Relative to med school, podiatry school is NOT very competitive at all. With your GPA and a middle of the road MCAT, you should be set if you come off as having a real motivated interest in the profession.

However, before you take the plunge, you really, really need to find a podiatrist in your area to shadow. I am not talking one half day of clinic or just watching a few "sexy" surgeries. Try to get the feel of what a real day/week/ month of being a podiatrist is all about. It's definitely not all glory, all the time like some of the surgical podiatrists and admissions people might make it seem. But it seems to me that overall most are at least satisfied or happy with their career choice (unless they have been lying to me).

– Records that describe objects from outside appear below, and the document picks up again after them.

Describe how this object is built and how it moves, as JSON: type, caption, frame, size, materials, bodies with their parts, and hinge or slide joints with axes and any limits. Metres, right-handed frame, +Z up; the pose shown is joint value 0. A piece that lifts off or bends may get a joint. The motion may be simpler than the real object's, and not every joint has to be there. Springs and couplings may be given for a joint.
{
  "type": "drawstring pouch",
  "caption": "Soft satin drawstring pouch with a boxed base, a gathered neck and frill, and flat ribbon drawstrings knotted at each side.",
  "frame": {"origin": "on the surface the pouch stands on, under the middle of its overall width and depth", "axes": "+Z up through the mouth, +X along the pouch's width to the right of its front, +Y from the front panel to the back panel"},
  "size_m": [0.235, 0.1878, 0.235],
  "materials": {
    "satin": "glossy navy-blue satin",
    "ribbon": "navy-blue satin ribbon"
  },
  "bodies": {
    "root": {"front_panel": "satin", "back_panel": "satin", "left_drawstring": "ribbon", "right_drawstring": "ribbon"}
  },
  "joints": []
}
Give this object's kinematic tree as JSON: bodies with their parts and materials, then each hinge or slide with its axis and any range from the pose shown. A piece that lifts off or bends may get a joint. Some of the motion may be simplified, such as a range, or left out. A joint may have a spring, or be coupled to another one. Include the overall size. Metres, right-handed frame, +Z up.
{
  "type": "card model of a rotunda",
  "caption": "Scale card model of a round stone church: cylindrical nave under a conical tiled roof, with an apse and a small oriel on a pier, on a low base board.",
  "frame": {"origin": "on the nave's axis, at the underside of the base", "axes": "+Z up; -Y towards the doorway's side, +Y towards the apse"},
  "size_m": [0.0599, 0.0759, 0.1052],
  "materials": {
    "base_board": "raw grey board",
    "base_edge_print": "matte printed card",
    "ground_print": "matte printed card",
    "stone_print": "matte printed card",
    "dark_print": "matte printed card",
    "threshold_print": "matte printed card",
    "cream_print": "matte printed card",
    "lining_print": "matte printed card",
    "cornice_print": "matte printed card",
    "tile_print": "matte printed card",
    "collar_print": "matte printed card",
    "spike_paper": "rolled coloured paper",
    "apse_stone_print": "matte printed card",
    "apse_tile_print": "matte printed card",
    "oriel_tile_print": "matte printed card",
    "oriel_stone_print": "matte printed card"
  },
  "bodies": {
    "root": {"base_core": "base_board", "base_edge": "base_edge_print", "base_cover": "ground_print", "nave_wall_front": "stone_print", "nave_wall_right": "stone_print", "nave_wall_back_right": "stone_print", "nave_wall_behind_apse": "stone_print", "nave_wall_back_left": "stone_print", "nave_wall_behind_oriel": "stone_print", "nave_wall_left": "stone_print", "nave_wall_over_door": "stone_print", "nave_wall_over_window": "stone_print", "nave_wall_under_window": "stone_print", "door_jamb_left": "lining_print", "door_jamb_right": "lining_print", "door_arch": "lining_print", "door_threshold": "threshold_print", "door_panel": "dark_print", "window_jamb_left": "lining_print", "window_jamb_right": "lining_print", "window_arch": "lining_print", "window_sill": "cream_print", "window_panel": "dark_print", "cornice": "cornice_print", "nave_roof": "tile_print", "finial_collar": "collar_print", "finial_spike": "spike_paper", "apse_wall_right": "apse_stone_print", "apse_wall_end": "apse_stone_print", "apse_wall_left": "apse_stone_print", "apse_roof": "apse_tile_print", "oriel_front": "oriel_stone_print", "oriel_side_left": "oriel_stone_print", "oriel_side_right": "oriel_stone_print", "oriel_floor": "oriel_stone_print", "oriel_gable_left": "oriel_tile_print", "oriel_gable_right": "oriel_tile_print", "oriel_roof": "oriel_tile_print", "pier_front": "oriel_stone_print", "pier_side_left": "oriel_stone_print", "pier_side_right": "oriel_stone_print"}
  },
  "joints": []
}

I'll admit that in undergrad I was a bit lazy as well, and the end result while not bad by any standards, was less than my potential could have allowed. Just know for the future that that kind of work ethic won't fly in any postgraduate schooling, podiatry school included. I had to change my act when I got here, but I knew that coming in. School is TOUGH. It is not a dumbed down medical school like some people might believe. You're going to have to drastically change your study habits to succeed, and you can start by studying hard for the MCAT and hopefully that will give some insight as to whether or not you can hack it.

Positives of podiatry that were attractive to me were the potential hours allowing you to have a life outside of the office, decent income (or at least it was...), ability to work with your hands (yes, including surgery) and being an absolute expert in your field.

Negatives: often seen as a "2nd class doctor" including our continuing struggle for parity, income (21% Medicare cuts across the board for ALL doctors), routine foot care aspect can be seen just as "monotonous" as pharmacy (no offense to those who enjoy it and yes I realize it is an important part of what we do and no I did not say that I think it is boring or unimportant), often people don't even know what a podiatrist does or is or that they are competent foot and ankle surgeons.

GL, but don't make any rash decisions, especially with the current cuts. Take your time, do a LOT of research and do something that you'll enjoy.